Ik moet ‘t schrijven, poging wagen, nooit geprobeerd is niks waard.
Ik neem een aanloop, diep dalen de zuchten, sta stram, loop achter, loop voor.
Hop, hop, hop. Trippelende vingers vloeien, proberen te vloeiend voelen.
Proberen voelend te vloeien.

Ach, ‘t is niks. Mooi zal nooit meer zijn, niks dan 0, of + & -.

‘t Is puur wat slaat in Zijperspace.

De dame die me gisteren begeleidde naar ‘t optreden in IJmuiden is een dame van ‘t klassieke soort. Je ziet ze eigenlijk bijna niet meer. Ze draagt nl, je ziet ‘t nog maar zelden, altijd een jurk. En doet dat met stijl, met een bepaalde hoeveelheid gratie. Dat laatste mag niet te veel worden, want dan raakt ‘t gewone schone ervan af.

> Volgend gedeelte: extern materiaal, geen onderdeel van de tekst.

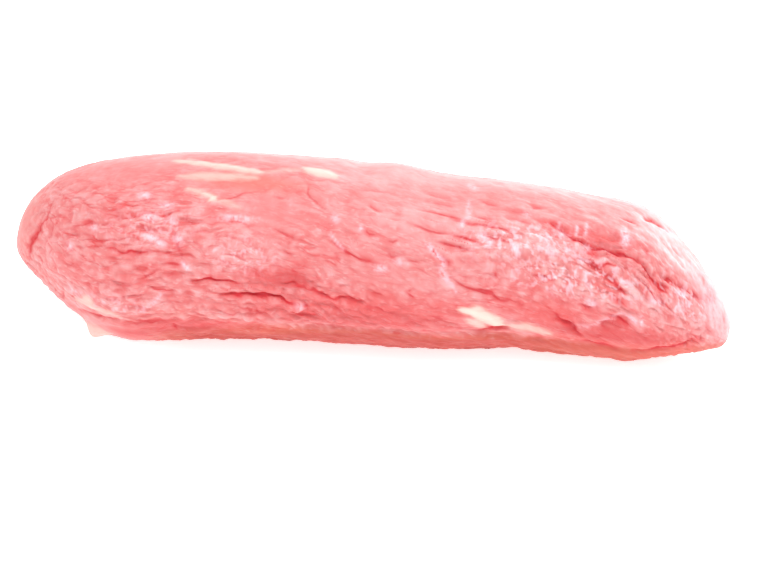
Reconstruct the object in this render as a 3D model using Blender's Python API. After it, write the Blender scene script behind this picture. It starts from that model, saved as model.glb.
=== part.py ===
"""A raw veal round: one long trimmed muscle lying on its flatter side.

X runs along the piece from the blunt end to the thin end, Y from the front to the back, and Z up.
The origin is on the table under the middle of the piece's box. Sizes are in millimetres until the mesh is
scaled to metres at the end.
"""

import random

import bmesh
import bpy
import numpy as np
from mathutils import Vector, noise

MILLIMETRE = 0.001

# Cross-sections from the blunt end to the thin end:
# place along X, front edge, back edge, top, underside. An underside below 0 is cut flat by the table.
SECTIONS = np.array(
    [
        (-131.0, -18.0, -18.0, 28.0, 28.0),
        (-128.5, -23.0, -5.0, 40.0, 18.5),
        (-121.0, -26.5, 9.5, 47.0, 8.0),
        (-108.0, -37.0, 18.0, 53.5, 0.5),
        (-88.0, -44.5, 25.0, 57.0, -6.0),
        (-62.0, -43.5, 30.0, 58.0, -4.0),
        (-34.0, -41.0, 32.5, 57.0, -3.0),
        (-4.0, -39.0, 33.0, 56.0, -3.0),
        (26.0, -37.0, 31.0, 54.0, -3.0),
        (54.0, -31.5, 29.5, 53.0, -3.0),
        (78.0, -31.5, 28.0, 51.0, -3.0),
        (98.0, -31.0, 24.5, 48.5, -3.0),
        (113.0, -28.0, 14.5, 38.0, 2.5),
        (124.0, -24.0, -1.0, 29.5, 6.5),
        (129.5, -21.0, -11.0, 22.0, 10.0),
        (131.0, -15.5, -15.5, 16.5, 16.5),
    ]
)
OUTLINE_POWER = 2.35  # 2 gives an ellipse, more gives fuller corners
ROUND_ENDS = 2.0  # sections at each end over which the outline turns back into an ellipse

# Number of faces along the sides, across the ends, and length of the two domed ends
FACES_ALONG = 46
FACES_ACROSS = 26
DOME_LENGTH = 30.0

# Places on the skin are (length, turn): length in mm over the skin from the blunt tip,
# turn in degrees from the top line, positive towards the front.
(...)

Corrie had pech met haar auto, dus kwam te laat. Daardoor zagen we haar pas na afloop van de Kift. Ik stelde ze aan elkaar voor.
‘Wat heb jij een mooie jurk aan!’ stelde Corrie onmiddelijk vast.
‘Josje ziet er altijd mooi uit,’ ontschoot mij.
Een giechel van Josje.
‘Voelt zeker wel lekker voor een man om in zulk gezelschap te zijn?’ glimlachte Corrie.

Ik voelde m’n rug nog wat rechter worden, terwijl de dames de details over de jurk aan ‘t uitwisselen waren.
& Ik had opeens ook veel bredere schouders.

Hormonen hebben soms vreemde uitwerkingen in Zijperspace.